You who knock upon the door
I’d never barred to you before

but only to one who, erring, wasted
both my precious time and his:

If I open it—how could I forgive?
If I keep it closed, how could I live?

I was recently admitted to my university’s study abroad program in Cairo next winter. Aside from wondering what the political climate will be like then, I’ve been thinking about what Egyptian and Arab-language literature and culture I should learn about before living there. What would you recommend as a good foundation? —Jordan Larson

Dear Jordan,

I envy you! Cairo is one of the world’s great cities, a place you could live forever and never get bored. As for what the political climate will be, your guess is as good as mine—or anyone else’s. One of the things it probably won’t be is stable, but that shouldn’t keep you from going. Try not to live in a student dormitory. Many study abroad years are wasted in just this way. Cairo is cheap: rent a place downtown (“wast al-balad”) and roll with the punches.

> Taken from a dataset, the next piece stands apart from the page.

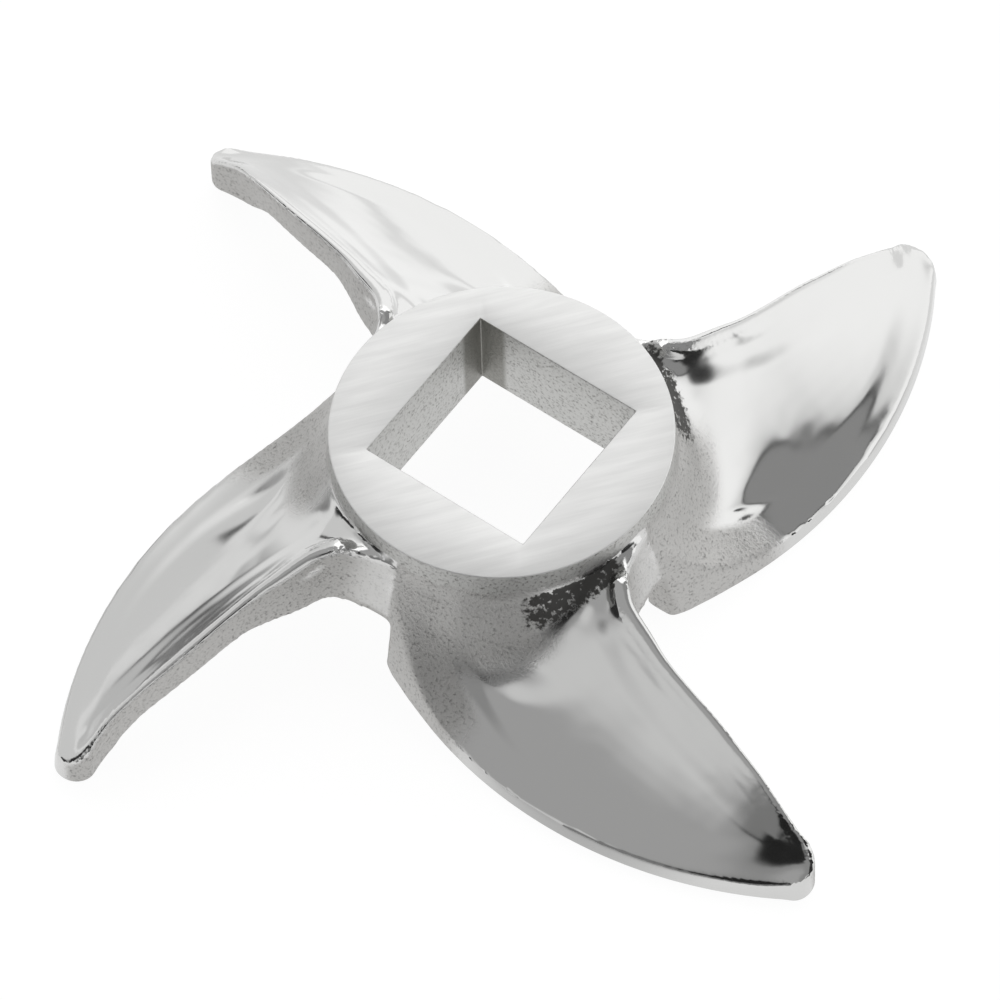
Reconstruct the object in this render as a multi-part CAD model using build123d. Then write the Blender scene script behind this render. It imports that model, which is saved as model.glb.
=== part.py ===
"""Meat grinder knife: a cast cutter with swept arms round a hub with a square drive hole.

Millimetres, +Z up.  The origin is on the drive axis, in the plane of the cutting lands, so the
knife stands on its lands.  One arm is described, on the side of -X, and repeated round the axis.
An arm is a drafted outline under a hollowed roof that falls from a ridge on its trailing side to
a thin rim above the cutting edge.
"""
from build123d import *
import os
from math import atan2, cos, exp, hypot, radians, sin, tanh

# ---- hub --------------------------------------------------------------------------------------
arm_count = 4
hub_face_diameter = 25.0        # ground face that the feed screw's shoulder presses on
hub_height = 11.8               # from the cutting plane to the ground face
hub_lift = 4.2                  # from the cutting plane to the hub's underside
hub_draft = 0.5                 # growth in radius from the face down to the cutting plane
hub_blend_height = 10.4         # where the arms' faces run out on the hub's side
hub_blend_reach = 1.1           # how far the blend between hub and face reaches
drive_across_flats = 13.8       # square hole for the feed screw's stub

# ---- arm outline ------------------------------------------------------------------------------
cutting_edge_radius = 33.4      # sweep of the leading, cutting edge at the cutting plane
cutting_edge_centre = (-17.7, -13.9)
cutting_edge_draft = 2.9        # how far the leading side leans in over the hub's height
root_radius = 15.1              # distance of the cutting edge's inner end from the axis
root_angle = 90.8               # direction of that end from the axis
tip_foot = [(-35.2, 14.4), (-36.2, 12.7), (-34.9, 11.2)]
tip_top = [(-34.2, 12.5), (-35.3, 11.6), (-34.2, 10.6)]
trailing_foot = [(-33.2, 11.45), (-28.7, 10.7), (-24.6, 9.3), (-20.4, 7.5), (-17.2, 5.4)]
trailing_top = [(-32.8, 10.2), (-28.7, 8.7), (-24.6, 7.9), (-20.4, 7.2), (-16.6, 5.9)]

# ---- arm roof ---------------------------------------------------------------------------------
# the ridge and the rim, from inside the hub out past the tip, as (x, y, height)
ridge = [
    (-14.6, -3.0, 10.8),
    (-14.2, 3.0, 10.4),
    (-15.3, 5.5, 9.9),
    (-18.4, 6.95, 9.0),
    (-22.0, 7.95, 8.3),
    (-26.4, 9.0, 7.5),
    (-30.5, 9.8, 6.6),
    (-33.2, 10.75, 5.1),
    (-34.8, 11.4, 3.6),
    (-38.5, 12.8, 1.4),
]
rim = [
    (3.5, 13.5, 6.5),
    (-0.2, 15.1, 4.8),
    (-4.5, 16.7, 2.4),
    (-10.2, 18.4, 1.3),
    (-17.7, 19.5, 1.2),
    (-25.2, 18.7, 1.2),
    (-31.3, 16.8, 1.2),
    (-34.5, 14.8, 1.6),
    (-36.2, 13.4, 2.4),
    (-38.5, 14.0, 2.0),
]
hollow = 1.45                   # 1 makes a flat face, more hollows it
ridge_rounding = 0.5            # how far from the ridge its rounded crest reaches
roof_margin = 2.0               # how far the roof runs past the ridge and the rim
roof_rows = 24
roof_columns = 16
roof_tolerance = 0.04

# ---- relief under the arms --------------------------------------------------------------------
land_width = 4.0                # cutting land along the leading edge
hub_recess_radius = 12.6        # round flat under the hub, inside the lands
relief_slope = 1.3              # run of the pocket's side for each millimetre of its height
relief_start = 22.0             # radius where the relief starts to come down
relief_end = 34.0               # radius where it ends at the tip's land
relief_end_height = 0.8

sector = 360 / arm_count
hub_radius = hub_face_diameter / 2
underground = 1.0               # how far the cutting shapes reach below the cutting plane


def polar(radius, angle):
    """A point at a radius and an angle in degrees."""
    return (radius * cos(radians(angle)), radius * sin(radians(angle)))


def outline(arc_radius, inner_radius, tip, trailing, height):
    """The edges round one arm and its slice of the hub, at a height, from the axis outwards."""
    cx, cy = cutting_edge_centre
    start = polar(inner_radius, root_angle)
    end = polar(inner_radius, root_angle + sector)
    first = atan2(start[1] - cy, start[0] - cx)
    last = atan2(tip[0][1] - cy, tip[0][0] - cx)
    middle = (first + last) / 2
    crown = (cx + arc_radius * cos(middle), cy + arc_radius * sin(middle))
    edges = [
        Line((0, 0), start),
        ThreePointArc(start, crown, tip[0]),
        ThreePointArc(*tip),
        Spline(tip[-1], *trailing, end, tangents=[(1, 0.2), polar(1, root_angle + 180)]),
        Line(end, (0, 0)),
    ]
    return [Pos(0, 0, height) * edge for edge in edges]


def roof_point(a, b, share):
    """A point of the hollowed face, on the line from the ridge to the rim and a little past both."""
    span = hypot(b.X - a.X, b.Y - a.Y)
    past_ridge = share * (span + 2 * roof_margin) - roof_margin
    x = a.X + (b.X - a.X) * past_ridge / span
    y = a.Y + (b.Y - a.Y) * past_ridge / span
    fall = past_ridge * tanh(past_ridge / ridge_rounding) / span
    z = b.Z + (a.Z - b.Z) * max(1 - fall, 0) ** hollow
    blend = exp(-max(hypot(x, y) - hub_radius, 0) / hub_blend_reach)
    return (x, y, z + (hub_blend_height - z) * blend)


def make_arm():
    """One arm with its slice of the hub: the drafted outline, cut off by the hollowed roof."""
    foot = outline(cutting_edge_radius, root_radius, tip_foot, trailing_foot, 0)
    top_radius = cutting_edge_radius - cutting_edge_draft
    top = outline(top_radius, hub_radius, tip_top, trailing_top, hub_height)
    sides = [Face.make_surface_from_curves(low, high) for low, high in zip(foot, top)]
    blank = Solid(Shell([make_face(foot), make_face(top), *sides]))
    ridge_line = Spline(*ridge)
    rim_line = Spline(*rim)
    rows = [(ridge_line @ (i / roof_rows), rim_line @ (i / roof_rows)) for i in range(roof_rows + 1)]
    grid = [[roof_point(a, b, i / roof_columns) for i in range(roof_columns + 1)] for a, b in rows]
    roof = Face.make_surface_from_array_of_points(grid, tol=roof_tolerance)
    return blank & Solid.extrude(roof, (0, 0, -3 * hub_height))


def make_hub():
    """The hub, with its drafted side."""
    foot = hub_radius + hub_draft
    section = Polyline((0, 0), (0, hub_height), (hub_radius, hub_height), (foot, 0), close=True)
    return revolve(Plane.XZ * make_face(section), Axis.Z)


def make_relief():
    """What is taken from under one arm and its slice of the hub, leaving the cutting land."""
    section = Polyline(
        (0, -underground),
        (0, hub_lift),
        (relief_start, hub_lift),
        (relief_end, relief_end_height),
        (relief_end, -underground),
        close=True,
    )
    ceiling = revolve(Plane.XZ * make_face(section), Axis.Z)
    land_radius = cutting_edge_radius - land_width
    cone = Polyline(
        (0, -underground),
        (0, land_radius / relief_slope),
        (land_radius, 0),
        (land_radius, -underground),
        close=True,
    )
    inner = Pos(*cutting_edge_centre) * revolve(Plane.XZ * make_face(cone), Axis.Z)
    reach = 3 * relief_end
    corners = Polyline((0, 0), polar(reach, root_angle), polar(reach, root_angle + sector), close=True)
    slice_of_space = extrude(make_face(corners), hub_height, both=True)
    recess = Cylinder(hub_recess_radius, 2 * hub_lift)
    return (ceiling & inner & slice_of_space) + (recess & slice_of_space)


def make_knife():
    """The whole knife: hub and arms in one casting, relieved underneath and bored square."""
    arm = make_arm()
    relief = make_relief()
    knife = make_hub()
    turns = [Rot(0, 0, sector * i) for i in range(arm_count)]
    for turn in turns:
        knife = knife + turn * arm
    for turn in turns:
        knife = knife - turn * relief
    square = Rectangle(drive_across_flats, drive_across_flats)
    return knife - extrude(square, 2 * hub_height, both=True)


os.makedirs("parts", exist_ok=True)
grinder_knife = make_knife()
export_step(grinder_knife, "parts/grinder_knife.step")
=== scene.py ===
"""Meat grinder knife: a cast, polished cutter whose swept arms stand round a ground hub.

Sizes are in millimetres, and are turned to metres on their way into a mesh or a shader.  +Z runs up
the drive axis from the plane of the cutting lands.  The first arm lies on the side of -X, and the
others are its turns about the axis.
"""

import logging
import math
from dataclasses import dataclass, field
from enum import Enum

import bmesh
import bpy
import numpy as np
from mathutils import Matrix, Vector

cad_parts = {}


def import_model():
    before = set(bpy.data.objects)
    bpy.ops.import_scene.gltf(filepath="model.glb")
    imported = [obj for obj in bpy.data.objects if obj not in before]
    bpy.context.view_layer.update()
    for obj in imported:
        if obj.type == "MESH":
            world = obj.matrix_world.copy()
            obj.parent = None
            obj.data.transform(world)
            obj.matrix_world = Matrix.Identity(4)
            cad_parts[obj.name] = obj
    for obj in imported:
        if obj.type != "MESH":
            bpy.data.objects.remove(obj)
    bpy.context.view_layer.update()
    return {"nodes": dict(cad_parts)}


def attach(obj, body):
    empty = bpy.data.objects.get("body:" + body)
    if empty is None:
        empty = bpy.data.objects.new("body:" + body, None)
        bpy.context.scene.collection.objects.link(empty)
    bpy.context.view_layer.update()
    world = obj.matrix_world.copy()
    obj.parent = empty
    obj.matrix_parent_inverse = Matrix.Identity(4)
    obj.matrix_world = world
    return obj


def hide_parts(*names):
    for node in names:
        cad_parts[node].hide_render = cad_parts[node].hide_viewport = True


log = logging.getLogger("knife")

MM = 0.001
WELD_MM = 0.001  # points closer than this are one point
ARM_TURN = 90.0  # degrees from one arm to the next
ROOT_ANGLE = 90.8  # direction from the axis where the first arm's quarter starts, in degrees

# where a smooth change starts and where it ends
Ramp = tuple[float, float]

# settings that several nodes share
SMOOTH = {"interpolation_type": "SMOOTHSTEP"}
COLOURS = {"data_type": "RGBA"}
TIMES = {"operation": "MULTIPLY"}
TIMES_PLUS = {"operation": "MULTIPLY_ADD"}
DISTANCE = {"operation": "DISTANCE"}


def linear(hex_colour: str) -> tuple[float, float, float, float]:
    """Turns an sRGB hex colour into the linear values that shaders take.

    Args:
        hex_colour: six hex digits, such as "c8c8c6".

    Returns:
        Linear red, green and blue, and full opacity.
    """
    values = [int(hex_colour[i : i + 2], 16) / 255 for i in (0, 2, 4)]
    red, green, blue = (
        v / 12.92 if v <= 0.04045 else ((v + 0.055) / 1.055) ** 2.4 for v in values
    )
    return (red, green, blue, 1.0)


def add_node(
    tree: bpy.types.NodeTree, kind: str, settings: dict | None = None, **inputs: object
) -> bpy.types.Node:
    """Adds a node, with its settings, input values and links.

    Args:
        tree: node tree that gets the node.
        kind: Blender's name of the node type.
        settings: attributes of the node itself.
        inputs: input values, or sockets to link from, by input name with _ for a space; i0, i1
            and so on go by place.

    Returns:
        The new node.
    """
    node = tree.nodes.new(kind)
    for name, value in (settings or {}).items():
        setattr(node, name, value)
    for name, value in inputs.items():
        by_place = name[0] == "i" and name[1:].isdigit()
        socket = node.inputs[int(name[1:])] if by_place else node.inputs[name.replace("_", " ")]
        if isinstance(value, bpy.types.NodeSocket):
            tree.links.new(value, socket)
        else:
            socket.default_value = value
    return node


def start_metal(name: str) -> tuple[bpy.types.Material, bpy.types.Node, bpy.types.NodeSocket]:
    """Starts the material of a metal surface.

    Args:
        name: the material's name.

    Returns:
        The material, its shader, and the object coordinates that its patterns read.
    """
    mat = bpy.data.materials.new(name)
    mat.use_nodes = True
    shader = mat.node_tree.nodes["Principled BSDF"]
    shader.inputs["Metallic"].default_value = 1.0
    coords = add_node(mat.node_tree, "ShaderNodeTexCoord").outputs["Object"]
    return mat, shader, coords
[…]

But you ask about literature. Naguib Mahfouz’s Palace Walk is the best novel written in Arabic, and you will have to prove you’ve read it before they stamp your passport. Albert Cossery, a Cairene who lived most of his life in Paris but set almost all of his novels Egypt, has two delightful comedies, The House of Certain Death and The Lazy Ones. Waguih Ghali’s Beer in the Snooker Club is as fun as it sounds and should be better known than it is. Another favorite of mine, which I’ve recommended before, is Ibrahim Aslan’s The Heron. I read it after living in Egypt for a year and found that it provided answers to questions I hadn’t even thought to ask. A more recent novel I’ve enjoyed is Hamdi Abu Golayyel’s Thieves in Retirement.

Finally, the best Web site for keeping up with what’s happening in Egyptian politics is Issander al-Amrani’s The Arabist. If anyone can tell you where the country is headed, it’s him. Bon voyage!